Input data ::
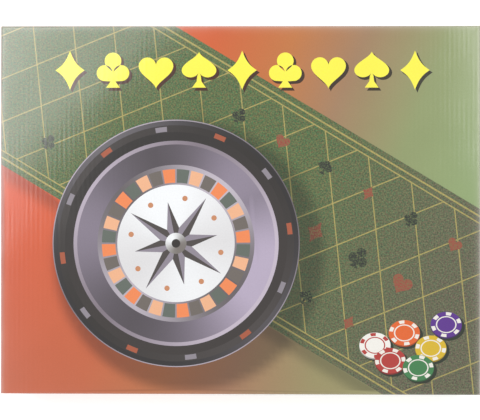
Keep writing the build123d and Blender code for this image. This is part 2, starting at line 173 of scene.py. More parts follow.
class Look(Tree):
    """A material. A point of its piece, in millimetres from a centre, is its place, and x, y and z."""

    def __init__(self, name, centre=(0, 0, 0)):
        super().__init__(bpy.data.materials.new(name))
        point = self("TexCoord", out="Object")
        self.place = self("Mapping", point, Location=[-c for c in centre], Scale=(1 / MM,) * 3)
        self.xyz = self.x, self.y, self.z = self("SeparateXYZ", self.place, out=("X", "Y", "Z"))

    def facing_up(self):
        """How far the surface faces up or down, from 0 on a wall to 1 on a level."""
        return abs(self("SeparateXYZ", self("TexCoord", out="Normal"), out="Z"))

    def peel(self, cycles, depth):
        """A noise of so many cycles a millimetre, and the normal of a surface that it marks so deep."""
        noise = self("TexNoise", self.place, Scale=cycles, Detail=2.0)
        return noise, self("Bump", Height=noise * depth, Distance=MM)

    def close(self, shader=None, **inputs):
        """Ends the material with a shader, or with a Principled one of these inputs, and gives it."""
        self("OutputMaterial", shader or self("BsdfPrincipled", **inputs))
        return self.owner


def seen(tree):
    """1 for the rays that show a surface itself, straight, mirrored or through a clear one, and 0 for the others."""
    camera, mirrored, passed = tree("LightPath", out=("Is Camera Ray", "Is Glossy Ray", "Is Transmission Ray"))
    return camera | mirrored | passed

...

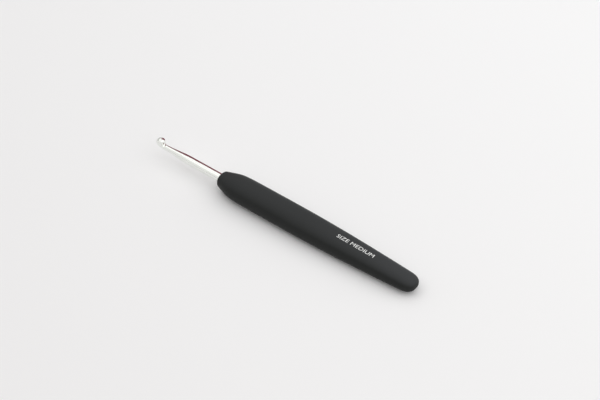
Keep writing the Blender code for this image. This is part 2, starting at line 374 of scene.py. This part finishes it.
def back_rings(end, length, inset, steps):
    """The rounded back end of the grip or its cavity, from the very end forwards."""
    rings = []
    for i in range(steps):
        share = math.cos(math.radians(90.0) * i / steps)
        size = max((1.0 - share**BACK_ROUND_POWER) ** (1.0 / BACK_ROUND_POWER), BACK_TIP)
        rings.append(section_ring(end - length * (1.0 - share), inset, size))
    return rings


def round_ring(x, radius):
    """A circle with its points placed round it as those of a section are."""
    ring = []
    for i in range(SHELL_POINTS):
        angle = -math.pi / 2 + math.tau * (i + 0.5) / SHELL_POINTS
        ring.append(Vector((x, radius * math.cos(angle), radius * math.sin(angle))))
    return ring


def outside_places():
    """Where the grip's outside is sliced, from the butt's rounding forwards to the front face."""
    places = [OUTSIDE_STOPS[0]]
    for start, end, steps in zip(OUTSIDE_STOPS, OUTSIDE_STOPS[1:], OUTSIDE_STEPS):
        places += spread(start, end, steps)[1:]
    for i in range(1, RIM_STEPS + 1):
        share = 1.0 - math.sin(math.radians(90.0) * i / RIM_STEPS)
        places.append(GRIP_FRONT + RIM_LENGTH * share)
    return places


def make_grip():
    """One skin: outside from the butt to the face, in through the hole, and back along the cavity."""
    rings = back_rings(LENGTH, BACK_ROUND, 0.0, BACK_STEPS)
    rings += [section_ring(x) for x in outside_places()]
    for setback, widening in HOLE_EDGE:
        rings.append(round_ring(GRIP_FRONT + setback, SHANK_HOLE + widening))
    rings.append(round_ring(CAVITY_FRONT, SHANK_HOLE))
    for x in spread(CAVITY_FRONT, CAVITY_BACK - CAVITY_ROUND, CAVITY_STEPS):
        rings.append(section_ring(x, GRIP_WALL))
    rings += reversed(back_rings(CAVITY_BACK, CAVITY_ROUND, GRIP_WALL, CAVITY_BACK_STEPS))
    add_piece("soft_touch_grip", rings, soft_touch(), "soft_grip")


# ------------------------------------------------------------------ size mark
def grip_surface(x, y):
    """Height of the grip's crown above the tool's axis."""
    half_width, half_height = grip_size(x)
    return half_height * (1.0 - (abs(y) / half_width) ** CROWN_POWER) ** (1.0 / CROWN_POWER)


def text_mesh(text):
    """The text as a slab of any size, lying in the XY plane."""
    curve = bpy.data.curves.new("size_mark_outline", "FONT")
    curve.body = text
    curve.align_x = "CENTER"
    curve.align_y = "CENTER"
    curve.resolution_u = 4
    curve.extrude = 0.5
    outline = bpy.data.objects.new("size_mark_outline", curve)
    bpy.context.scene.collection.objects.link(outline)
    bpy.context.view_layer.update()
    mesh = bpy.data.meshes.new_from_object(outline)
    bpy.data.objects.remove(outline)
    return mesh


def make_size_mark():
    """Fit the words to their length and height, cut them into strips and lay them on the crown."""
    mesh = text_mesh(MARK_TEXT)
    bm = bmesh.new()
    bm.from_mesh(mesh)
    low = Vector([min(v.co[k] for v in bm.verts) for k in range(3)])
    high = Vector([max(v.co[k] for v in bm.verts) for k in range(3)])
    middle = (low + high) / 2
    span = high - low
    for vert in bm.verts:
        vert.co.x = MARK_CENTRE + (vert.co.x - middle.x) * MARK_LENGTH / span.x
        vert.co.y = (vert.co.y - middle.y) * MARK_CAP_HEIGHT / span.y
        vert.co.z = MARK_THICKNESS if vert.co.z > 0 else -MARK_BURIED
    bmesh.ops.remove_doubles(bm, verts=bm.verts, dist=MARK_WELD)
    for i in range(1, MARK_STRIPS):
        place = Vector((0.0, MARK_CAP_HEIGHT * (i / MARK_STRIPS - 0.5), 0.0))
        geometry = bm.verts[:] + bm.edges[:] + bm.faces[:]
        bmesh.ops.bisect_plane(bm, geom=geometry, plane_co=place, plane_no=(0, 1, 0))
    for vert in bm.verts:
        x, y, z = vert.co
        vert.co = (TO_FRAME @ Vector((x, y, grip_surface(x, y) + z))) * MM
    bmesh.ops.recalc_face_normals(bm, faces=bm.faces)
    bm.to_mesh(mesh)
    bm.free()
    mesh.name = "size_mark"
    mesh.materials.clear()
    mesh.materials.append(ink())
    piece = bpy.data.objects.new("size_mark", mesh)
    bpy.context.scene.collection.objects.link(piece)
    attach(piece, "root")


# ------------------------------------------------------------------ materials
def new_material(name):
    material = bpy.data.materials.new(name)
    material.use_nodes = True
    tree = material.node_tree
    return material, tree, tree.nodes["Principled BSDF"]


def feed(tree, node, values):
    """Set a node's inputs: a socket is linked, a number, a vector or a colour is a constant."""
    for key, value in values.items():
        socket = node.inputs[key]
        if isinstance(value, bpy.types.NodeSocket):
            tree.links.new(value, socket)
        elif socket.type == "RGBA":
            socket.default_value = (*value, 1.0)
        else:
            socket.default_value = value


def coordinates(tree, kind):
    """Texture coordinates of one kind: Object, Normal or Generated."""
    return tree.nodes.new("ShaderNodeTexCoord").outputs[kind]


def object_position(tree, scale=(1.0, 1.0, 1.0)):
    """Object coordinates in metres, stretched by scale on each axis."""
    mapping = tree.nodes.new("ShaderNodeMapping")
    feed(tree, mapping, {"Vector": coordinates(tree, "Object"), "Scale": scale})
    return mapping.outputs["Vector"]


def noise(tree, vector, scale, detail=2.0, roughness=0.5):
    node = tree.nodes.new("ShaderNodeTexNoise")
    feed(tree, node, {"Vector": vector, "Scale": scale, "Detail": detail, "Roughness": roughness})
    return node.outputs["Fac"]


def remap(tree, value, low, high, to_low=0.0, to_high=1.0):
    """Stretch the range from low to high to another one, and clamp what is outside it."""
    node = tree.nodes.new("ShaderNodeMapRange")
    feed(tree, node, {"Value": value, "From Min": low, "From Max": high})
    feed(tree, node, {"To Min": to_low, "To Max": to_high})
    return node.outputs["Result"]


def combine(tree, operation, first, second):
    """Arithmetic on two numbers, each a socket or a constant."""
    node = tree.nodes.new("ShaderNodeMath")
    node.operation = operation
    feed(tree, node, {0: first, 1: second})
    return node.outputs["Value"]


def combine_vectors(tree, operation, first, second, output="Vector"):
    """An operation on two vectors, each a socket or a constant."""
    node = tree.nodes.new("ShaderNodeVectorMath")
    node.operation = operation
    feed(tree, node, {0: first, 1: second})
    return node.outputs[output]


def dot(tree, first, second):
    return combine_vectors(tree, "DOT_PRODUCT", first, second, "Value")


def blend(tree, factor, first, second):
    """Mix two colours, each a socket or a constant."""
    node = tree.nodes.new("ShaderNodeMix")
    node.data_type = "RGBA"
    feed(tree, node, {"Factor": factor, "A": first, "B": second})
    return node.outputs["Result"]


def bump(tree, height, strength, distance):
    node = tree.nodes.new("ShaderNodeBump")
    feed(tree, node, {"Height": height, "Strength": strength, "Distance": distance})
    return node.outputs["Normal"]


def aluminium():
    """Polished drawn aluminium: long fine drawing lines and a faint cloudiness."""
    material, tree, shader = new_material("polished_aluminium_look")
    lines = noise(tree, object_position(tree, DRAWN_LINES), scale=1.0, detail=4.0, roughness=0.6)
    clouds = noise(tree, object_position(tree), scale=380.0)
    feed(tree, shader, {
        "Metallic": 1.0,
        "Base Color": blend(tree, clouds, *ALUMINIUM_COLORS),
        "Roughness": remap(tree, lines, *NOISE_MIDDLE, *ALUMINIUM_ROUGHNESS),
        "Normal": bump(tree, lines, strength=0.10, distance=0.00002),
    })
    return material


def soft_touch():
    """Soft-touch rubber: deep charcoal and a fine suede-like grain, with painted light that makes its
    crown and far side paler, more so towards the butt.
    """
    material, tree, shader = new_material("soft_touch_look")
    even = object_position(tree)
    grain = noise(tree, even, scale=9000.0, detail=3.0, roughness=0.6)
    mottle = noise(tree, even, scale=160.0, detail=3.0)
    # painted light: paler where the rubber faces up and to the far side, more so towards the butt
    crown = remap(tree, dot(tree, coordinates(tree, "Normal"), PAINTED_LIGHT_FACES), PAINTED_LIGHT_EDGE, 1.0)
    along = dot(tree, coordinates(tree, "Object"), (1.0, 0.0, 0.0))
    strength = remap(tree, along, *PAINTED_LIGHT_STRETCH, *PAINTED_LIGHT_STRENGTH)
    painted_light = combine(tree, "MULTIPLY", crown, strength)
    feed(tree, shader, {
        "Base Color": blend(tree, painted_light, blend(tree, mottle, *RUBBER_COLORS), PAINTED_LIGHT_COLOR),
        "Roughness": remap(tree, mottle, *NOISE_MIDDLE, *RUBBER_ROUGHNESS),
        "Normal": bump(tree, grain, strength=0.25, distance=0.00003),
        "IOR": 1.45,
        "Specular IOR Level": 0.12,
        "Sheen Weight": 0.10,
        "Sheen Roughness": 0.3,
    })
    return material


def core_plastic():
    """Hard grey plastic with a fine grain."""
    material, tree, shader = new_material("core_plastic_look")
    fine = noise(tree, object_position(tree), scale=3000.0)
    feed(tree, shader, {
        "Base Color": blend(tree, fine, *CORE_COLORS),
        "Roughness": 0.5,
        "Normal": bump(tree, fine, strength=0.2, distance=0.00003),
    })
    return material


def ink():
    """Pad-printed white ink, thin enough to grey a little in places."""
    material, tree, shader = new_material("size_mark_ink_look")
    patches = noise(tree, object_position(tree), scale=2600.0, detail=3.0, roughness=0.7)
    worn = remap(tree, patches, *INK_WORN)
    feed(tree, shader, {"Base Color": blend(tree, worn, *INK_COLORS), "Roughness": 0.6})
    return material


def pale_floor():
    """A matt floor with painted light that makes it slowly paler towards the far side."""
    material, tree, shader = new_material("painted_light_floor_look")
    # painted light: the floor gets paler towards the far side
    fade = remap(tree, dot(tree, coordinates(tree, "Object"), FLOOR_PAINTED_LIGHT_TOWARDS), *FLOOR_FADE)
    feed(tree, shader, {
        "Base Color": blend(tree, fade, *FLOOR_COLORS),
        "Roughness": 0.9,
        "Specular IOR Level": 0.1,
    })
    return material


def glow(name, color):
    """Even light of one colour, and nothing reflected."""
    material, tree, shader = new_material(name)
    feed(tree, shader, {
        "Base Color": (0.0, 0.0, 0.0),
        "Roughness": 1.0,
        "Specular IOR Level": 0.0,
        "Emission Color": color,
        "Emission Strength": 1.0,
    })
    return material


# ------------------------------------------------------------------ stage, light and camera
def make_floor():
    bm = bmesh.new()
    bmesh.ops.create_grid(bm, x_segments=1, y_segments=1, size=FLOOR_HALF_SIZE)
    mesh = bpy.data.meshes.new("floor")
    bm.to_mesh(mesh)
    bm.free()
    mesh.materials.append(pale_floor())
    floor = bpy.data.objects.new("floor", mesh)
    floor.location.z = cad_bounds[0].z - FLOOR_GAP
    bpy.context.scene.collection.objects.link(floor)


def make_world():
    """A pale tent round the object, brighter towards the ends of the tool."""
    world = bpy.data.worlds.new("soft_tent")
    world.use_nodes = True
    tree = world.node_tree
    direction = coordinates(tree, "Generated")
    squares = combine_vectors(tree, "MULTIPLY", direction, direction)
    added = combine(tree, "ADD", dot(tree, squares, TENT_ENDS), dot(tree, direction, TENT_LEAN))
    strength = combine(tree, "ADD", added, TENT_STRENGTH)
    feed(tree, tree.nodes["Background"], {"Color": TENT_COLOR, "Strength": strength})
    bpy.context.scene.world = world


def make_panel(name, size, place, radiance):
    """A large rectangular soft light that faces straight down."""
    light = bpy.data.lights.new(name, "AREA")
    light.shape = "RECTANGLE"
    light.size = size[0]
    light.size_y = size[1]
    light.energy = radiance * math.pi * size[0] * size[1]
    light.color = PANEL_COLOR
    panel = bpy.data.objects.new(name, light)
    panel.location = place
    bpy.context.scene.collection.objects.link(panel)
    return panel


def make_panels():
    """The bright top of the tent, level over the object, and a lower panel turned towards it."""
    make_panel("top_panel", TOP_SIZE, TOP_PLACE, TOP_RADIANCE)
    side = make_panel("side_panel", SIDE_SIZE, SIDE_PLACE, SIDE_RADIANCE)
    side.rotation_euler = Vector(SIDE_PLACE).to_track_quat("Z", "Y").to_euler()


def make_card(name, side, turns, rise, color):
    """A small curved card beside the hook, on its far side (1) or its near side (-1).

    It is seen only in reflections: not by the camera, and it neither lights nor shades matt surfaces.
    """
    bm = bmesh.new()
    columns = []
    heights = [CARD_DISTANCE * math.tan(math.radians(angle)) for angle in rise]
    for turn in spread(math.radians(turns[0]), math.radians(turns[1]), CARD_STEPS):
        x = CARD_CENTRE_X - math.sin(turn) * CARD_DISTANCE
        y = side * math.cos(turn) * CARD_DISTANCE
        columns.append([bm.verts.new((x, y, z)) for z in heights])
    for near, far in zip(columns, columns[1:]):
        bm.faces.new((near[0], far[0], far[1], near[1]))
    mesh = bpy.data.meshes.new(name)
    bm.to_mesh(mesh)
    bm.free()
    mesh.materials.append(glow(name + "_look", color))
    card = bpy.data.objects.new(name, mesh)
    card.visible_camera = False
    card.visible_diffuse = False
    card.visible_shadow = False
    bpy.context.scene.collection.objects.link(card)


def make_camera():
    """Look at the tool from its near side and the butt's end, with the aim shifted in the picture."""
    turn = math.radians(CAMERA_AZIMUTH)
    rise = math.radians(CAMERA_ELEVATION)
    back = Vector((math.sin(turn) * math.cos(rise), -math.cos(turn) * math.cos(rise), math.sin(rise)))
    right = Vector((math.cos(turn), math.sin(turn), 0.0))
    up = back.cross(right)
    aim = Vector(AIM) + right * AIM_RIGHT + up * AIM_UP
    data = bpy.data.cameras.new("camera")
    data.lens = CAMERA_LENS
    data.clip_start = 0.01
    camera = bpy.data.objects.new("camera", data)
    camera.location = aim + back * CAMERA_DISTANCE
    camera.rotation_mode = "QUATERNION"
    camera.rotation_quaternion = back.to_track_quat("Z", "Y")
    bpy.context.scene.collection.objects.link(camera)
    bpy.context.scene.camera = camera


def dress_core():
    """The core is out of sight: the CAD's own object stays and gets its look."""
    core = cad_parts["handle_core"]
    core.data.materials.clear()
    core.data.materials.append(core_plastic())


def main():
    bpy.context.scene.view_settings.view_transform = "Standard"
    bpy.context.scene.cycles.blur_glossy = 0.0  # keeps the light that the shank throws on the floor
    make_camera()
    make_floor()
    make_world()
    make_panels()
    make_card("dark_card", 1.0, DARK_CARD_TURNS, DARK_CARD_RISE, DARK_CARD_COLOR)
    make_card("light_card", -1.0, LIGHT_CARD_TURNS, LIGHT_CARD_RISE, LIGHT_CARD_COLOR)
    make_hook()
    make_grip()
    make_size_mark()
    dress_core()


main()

--

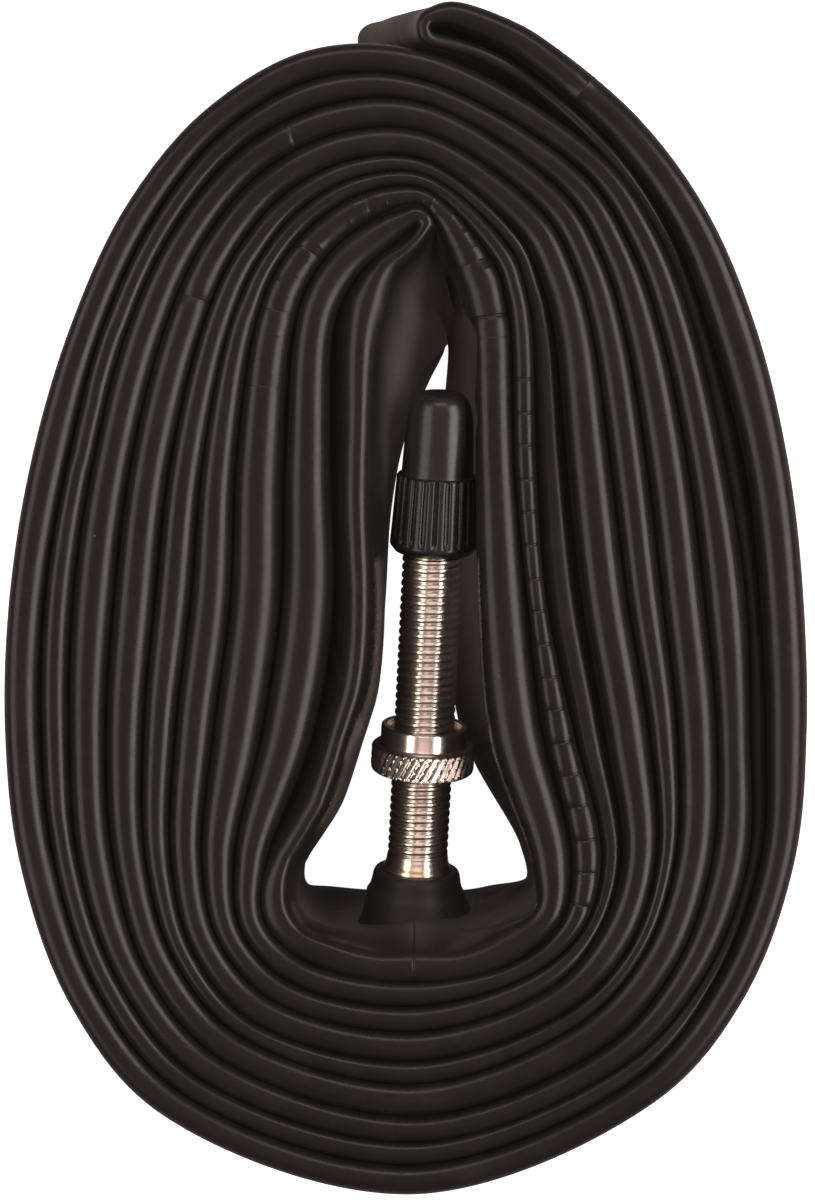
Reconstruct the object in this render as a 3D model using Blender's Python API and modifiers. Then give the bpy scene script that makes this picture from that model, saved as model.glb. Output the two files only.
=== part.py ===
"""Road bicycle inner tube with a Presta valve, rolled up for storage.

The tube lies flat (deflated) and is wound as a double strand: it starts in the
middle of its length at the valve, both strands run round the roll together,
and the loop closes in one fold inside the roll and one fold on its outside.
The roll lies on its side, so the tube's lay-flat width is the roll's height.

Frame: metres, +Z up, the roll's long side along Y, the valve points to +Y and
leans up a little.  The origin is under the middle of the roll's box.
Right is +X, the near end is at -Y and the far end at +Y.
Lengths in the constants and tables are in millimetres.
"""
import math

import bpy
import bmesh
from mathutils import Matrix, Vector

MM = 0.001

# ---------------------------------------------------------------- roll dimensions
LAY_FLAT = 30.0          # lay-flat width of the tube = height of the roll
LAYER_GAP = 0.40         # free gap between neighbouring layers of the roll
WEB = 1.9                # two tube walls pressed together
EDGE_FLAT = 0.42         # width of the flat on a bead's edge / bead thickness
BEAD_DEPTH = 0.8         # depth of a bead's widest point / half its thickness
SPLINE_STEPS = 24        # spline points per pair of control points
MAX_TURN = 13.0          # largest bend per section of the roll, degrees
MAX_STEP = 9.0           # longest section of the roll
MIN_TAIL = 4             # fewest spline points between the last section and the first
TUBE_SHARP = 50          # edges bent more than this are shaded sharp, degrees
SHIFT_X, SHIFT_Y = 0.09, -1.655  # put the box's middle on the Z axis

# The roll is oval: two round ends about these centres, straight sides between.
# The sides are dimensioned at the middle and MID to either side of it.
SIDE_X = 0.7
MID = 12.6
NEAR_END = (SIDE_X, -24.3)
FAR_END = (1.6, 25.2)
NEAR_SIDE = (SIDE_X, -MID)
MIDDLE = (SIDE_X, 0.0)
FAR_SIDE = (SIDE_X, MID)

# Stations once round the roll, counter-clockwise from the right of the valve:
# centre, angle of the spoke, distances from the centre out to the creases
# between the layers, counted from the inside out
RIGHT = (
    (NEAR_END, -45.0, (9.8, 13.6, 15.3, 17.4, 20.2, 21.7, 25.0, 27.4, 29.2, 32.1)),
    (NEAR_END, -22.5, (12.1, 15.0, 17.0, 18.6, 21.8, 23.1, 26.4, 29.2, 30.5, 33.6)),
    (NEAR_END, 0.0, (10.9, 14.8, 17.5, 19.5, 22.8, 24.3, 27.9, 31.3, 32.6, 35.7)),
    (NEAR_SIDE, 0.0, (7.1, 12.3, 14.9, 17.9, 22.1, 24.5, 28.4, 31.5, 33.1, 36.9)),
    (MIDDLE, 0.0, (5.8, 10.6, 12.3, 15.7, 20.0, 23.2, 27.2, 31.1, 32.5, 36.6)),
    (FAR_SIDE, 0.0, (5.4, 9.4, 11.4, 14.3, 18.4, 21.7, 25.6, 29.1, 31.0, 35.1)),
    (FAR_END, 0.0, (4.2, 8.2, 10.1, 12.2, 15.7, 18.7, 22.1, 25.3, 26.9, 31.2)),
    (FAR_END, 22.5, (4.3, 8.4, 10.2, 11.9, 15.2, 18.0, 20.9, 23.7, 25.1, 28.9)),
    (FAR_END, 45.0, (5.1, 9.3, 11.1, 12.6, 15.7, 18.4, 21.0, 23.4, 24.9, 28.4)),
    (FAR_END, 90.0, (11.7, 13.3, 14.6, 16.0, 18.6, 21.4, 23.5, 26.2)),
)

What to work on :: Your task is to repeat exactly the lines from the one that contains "Keep writing the build123d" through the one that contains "Height=noise * depth, Distance=MM)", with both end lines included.

Exercise output ::
Keep writing the build123d and Blender code for this image. This is part 2, starting at line 173 of scene.py. More parts follow.
class Look(Tree):
    """A material. A point of its piece, in millimetres from a centre, is its place, and x, y and z."""

    def __init__(self, name, centre=(0, 0, 0)):
        super().__init__(bpy.data.materials.new(name))
        point = self("TexCoord", out="Object")
        self.place = self("Mapping", point, Location=[-c for c in centre], Scale=(1 / MM,) * 3)
        self.xyz = self.x, self.y, self.z = self("SeparateXYZ", self.place, out=("X", "Y", "Z"))

    def facing_up(self):
        """How far the surface faces up or down, from 0 on a wall to 1 on a level."""
        return abs(self("SeparateXYZ", self("TexCoord", out="Normal"), out="Z"))

    def peel(self, cycles, depth):
        """A noise of so many cycles a millimetre, and the normal of a surface that it marks so deep."""
        noise = self("TexNoise", self.place, Scale=cycles, Detail=2.0)
        return noise, self("Bump", Height=noise * depth, Distance=MM)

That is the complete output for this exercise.